**The exercise:** Extract the lines that hold the string "scene".
○ ○ ○
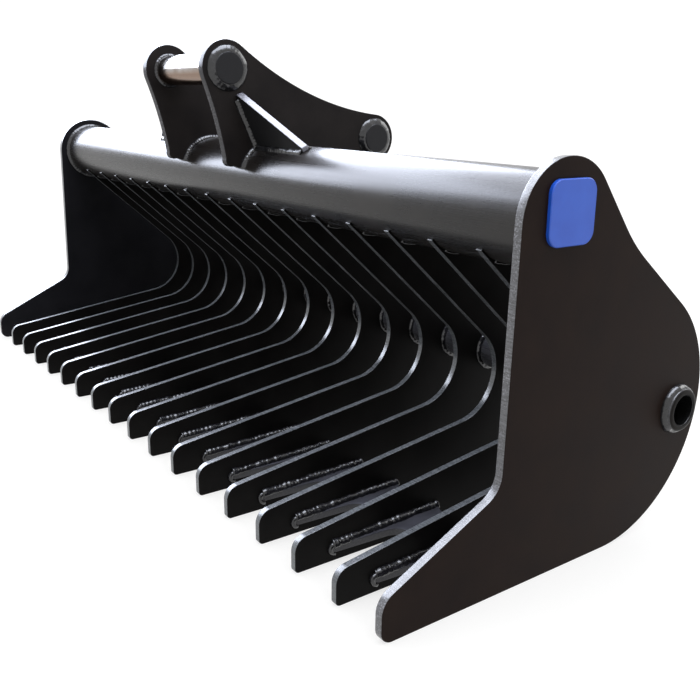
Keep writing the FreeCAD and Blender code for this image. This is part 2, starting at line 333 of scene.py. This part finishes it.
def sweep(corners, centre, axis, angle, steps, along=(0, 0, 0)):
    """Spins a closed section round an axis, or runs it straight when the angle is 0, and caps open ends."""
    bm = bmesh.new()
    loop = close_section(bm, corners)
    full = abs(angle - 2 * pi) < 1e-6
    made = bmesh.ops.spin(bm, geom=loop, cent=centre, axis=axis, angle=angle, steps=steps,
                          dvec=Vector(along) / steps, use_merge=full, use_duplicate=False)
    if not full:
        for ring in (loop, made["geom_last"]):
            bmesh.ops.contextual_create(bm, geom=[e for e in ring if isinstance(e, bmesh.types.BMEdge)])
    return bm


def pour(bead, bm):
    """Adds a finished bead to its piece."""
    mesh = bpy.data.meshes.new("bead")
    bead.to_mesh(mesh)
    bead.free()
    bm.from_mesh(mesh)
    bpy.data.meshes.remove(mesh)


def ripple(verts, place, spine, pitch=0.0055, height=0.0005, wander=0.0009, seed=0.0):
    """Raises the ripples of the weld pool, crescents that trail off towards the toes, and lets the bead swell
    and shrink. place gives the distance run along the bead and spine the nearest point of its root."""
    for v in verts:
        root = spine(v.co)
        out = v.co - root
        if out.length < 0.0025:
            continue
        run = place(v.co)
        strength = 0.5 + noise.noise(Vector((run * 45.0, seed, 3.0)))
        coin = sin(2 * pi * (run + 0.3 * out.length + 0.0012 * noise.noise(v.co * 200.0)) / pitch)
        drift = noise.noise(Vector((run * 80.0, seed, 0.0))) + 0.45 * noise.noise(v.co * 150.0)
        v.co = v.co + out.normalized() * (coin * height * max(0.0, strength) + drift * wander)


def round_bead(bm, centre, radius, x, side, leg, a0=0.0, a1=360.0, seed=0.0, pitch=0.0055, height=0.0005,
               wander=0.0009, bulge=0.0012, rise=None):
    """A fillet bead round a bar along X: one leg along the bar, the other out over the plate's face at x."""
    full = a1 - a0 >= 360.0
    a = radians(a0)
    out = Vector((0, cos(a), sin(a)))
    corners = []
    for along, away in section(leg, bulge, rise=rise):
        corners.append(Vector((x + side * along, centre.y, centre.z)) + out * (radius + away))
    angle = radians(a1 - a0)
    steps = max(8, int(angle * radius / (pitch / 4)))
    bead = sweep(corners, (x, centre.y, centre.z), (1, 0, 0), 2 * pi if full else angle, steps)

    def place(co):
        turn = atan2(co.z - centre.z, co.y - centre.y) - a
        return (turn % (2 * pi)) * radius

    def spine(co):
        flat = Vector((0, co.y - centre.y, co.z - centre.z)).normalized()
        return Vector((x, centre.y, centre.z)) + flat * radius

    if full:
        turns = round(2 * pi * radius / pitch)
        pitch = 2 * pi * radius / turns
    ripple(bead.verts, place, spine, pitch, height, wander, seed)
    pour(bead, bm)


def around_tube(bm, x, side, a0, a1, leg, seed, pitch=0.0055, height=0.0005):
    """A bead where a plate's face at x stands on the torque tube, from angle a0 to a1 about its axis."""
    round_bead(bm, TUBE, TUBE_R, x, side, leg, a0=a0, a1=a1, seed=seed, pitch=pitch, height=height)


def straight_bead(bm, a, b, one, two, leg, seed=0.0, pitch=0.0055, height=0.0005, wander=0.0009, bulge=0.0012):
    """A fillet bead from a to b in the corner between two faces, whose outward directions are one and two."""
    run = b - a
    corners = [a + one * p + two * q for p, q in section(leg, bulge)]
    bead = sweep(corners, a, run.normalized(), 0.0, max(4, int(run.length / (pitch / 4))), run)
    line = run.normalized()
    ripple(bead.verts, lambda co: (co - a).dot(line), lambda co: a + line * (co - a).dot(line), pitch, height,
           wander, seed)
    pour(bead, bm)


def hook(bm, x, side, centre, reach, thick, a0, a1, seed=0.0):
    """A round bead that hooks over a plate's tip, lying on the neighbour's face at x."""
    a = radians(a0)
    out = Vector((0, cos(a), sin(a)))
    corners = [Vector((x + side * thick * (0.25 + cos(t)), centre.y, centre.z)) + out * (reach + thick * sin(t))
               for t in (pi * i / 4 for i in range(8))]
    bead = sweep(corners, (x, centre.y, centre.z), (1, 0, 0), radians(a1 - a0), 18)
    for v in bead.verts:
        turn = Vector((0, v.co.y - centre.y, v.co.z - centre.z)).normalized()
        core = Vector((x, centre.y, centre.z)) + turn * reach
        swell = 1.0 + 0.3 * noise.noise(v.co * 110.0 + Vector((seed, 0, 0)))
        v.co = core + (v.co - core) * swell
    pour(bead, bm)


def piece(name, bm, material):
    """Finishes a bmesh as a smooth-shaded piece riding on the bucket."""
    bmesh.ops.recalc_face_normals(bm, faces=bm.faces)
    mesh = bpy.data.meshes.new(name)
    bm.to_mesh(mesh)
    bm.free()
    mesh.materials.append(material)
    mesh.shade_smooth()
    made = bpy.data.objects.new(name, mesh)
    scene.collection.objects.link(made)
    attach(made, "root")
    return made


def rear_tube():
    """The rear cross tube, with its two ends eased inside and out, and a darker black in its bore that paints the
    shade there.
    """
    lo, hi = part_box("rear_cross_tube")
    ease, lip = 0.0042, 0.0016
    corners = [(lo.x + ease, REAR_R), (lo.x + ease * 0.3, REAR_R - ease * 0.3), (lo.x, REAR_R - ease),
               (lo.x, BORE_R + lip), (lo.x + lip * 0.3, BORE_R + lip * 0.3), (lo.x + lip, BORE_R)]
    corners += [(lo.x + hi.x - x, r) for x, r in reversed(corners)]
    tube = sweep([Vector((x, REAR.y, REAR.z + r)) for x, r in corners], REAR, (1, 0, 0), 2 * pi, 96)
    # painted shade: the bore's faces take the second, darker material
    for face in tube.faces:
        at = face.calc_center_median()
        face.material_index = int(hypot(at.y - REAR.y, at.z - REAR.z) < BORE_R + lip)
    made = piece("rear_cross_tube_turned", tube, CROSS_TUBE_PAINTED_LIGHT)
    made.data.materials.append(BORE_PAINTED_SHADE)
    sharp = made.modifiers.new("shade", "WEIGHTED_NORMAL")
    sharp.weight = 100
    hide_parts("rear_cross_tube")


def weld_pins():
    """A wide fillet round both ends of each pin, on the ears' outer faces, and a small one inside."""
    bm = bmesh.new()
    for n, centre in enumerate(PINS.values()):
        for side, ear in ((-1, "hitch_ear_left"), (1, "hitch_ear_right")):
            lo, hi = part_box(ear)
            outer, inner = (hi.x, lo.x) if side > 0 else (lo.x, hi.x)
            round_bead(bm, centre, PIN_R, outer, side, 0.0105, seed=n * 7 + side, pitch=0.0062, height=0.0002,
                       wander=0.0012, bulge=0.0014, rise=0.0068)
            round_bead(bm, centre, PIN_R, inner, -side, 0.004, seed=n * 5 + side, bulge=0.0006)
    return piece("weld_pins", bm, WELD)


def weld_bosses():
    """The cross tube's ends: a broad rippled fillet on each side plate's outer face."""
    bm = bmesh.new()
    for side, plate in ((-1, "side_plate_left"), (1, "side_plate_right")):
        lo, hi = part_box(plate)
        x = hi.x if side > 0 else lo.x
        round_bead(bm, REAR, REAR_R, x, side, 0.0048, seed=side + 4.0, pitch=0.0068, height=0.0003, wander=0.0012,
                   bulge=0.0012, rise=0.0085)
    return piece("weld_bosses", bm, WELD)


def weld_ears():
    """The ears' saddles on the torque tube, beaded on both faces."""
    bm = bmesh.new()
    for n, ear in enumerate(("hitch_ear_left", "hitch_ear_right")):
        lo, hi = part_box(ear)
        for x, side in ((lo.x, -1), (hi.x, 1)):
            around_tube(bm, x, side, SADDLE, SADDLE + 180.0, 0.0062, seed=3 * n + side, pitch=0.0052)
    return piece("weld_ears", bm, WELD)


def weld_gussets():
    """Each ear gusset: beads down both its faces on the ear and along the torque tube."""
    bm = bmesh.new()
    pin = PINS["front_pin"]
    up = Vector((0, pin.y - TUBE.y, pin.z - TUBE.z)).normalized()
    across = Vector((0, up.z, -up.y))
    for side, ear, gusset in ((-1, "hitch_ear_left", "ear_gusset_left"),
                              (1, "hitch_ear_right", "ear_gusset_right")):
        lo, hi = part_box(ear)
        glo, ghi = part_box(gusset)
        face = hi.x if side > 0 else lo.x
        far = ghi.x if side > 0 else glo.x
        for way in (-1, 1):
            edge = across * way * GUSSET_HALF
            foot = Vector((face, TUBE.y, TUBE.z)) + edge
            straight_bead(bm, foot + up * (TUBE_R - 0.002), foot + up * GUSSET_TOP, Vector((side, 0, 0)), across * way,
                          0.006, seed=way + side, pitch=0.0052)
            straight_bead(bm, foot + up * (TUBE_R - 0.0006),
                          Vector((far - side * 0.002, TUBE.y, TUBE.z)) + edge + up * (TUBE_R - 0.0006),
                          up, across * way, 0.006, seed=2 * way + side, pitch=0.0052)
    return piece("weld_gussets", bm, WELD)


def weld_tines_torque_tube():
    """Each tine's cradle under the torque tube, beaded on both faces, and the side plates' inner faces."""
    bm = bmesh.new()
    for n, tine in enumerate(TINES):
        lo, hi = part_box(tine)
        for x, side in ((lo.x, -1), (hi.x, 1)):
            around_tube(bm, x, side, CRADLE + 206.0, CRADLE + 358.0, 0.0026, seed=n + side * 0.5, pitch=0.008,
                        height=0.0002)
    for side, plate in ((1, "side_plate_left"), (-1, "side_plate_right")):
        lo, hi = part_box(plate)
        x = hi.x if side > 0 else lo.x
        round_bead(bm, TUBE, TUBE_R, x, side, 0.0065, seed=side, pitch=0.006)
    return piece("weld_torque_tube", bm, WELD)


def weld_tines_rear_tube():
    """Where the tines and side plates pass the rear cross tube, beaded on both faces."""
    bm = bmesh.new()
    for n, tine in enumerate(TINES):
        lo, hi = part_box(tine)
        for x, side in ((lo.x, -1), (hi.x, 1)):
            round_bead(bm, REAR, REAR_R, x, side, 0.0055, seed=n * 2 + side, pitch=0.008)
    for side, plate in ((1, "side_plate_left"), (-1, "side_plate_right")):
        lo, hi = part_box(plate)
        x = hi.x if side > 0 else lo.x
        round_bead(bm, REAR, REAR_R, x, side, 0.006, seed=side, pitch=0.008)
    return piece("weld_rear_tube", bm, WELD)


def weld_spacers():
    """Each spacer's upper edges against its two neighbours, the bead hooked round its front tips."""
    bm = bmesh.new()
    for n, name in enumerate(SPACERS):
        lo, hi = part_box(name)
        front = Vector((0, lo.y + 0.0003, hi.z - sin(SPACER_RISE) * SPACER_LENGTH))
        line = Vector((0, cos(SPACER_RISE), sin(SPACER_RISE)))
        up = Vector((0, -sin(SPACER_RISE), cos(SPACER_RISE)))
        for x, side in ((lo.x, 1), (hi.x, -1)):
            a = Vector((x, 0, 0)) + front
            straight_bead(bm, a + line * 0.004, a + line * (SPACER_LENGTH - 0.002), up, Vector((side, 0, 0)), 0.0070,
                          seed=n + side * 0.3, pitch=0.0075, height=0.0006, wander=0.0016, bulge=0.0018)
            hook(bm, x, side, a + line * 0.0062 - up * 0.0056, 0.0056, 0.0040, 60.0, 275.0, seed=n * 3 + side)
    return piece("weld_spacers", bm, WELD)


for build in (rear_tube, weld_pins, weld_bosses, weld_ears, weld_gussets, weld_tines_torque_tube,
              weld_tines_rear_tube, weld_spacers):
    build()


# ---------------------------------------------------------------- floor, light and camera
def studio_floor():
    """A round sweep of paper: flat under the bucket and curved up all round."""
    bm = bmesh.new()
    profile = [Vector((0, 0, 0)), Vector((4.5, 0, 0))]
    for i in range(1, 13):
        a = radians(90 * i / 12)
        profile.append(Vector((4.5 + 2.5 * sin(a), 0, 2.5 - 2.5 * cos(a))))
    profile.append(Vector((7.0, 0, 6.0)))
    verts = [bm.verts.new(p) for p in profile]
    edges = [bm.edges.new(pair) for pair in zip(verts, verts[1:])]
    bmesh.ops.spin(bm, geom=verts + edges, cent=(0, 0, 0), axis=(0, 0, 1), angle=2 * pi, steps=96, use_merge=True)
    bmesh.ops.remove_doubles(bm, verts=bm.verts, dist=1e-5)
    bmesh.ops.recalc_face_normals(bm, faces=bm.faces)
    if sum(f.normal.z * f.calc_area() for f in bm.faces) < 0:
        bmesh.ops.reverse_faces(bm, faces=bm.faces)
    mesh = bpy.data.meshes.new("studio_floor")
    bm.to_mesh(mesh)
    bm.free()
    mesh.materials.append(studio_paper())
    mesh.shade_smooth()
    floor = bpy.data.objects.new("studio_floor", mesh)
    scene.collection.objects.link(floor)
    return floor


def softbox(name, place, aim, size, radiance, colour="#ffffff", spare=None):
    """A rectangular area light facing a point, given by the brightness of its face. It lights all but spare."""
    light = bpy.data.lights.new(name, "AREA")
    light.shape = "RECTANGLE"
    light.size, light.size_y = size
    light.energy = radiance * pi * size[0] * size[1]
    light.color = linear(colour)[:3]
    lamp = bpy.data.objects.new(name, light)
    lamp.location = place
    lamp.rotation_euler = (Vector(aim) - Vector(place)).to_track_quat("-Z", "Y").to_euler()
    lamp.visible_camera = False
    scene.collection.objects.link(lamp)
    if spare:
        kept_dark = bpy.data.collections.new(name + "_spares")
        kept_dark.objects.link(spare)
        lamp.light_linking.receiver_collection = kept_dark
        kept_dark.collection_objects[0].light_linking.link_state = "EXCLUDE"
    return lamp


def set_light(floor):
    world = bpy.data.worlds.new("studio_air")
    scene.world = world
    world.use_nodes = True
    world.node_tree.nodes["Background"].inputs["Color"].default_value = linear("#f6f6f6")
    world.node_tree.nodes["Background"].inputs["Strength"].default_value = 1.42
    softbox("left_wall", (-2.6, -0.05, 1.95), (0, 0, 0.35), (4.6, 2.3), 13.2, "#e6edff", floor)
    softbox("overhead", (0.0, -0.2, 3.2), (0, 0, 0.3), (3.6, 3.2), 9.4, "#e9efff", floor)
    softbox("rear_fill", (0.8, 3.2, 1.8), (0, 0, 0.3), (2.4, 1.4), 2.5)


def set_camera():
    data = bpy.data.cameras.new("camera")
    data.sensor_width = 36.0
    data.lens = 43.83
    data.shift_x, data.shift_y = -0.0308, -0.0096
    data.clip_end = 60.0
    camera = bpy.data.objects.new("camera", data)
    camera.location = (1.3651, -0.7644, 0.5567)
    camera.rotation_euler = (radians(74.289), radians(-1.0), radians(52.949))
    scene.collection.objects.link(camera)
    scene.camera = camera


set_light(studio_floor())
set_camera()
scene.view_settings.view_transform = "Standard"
○ ○ ○
**Task output:**
Keep writing the FreeCAD and Blender code for this image. This is part 2, starting at line 333 of scene.py. This part finishes it.
    scene.collection.objects.link(made)
    scene.collection.objects.link(floor)
    scene.collection.objects.link(lamp)
    scene.world = world
    scene.collection.objects.link(camera)
    scene.camera = camera
scene.view_settings.view_transform = "Standard"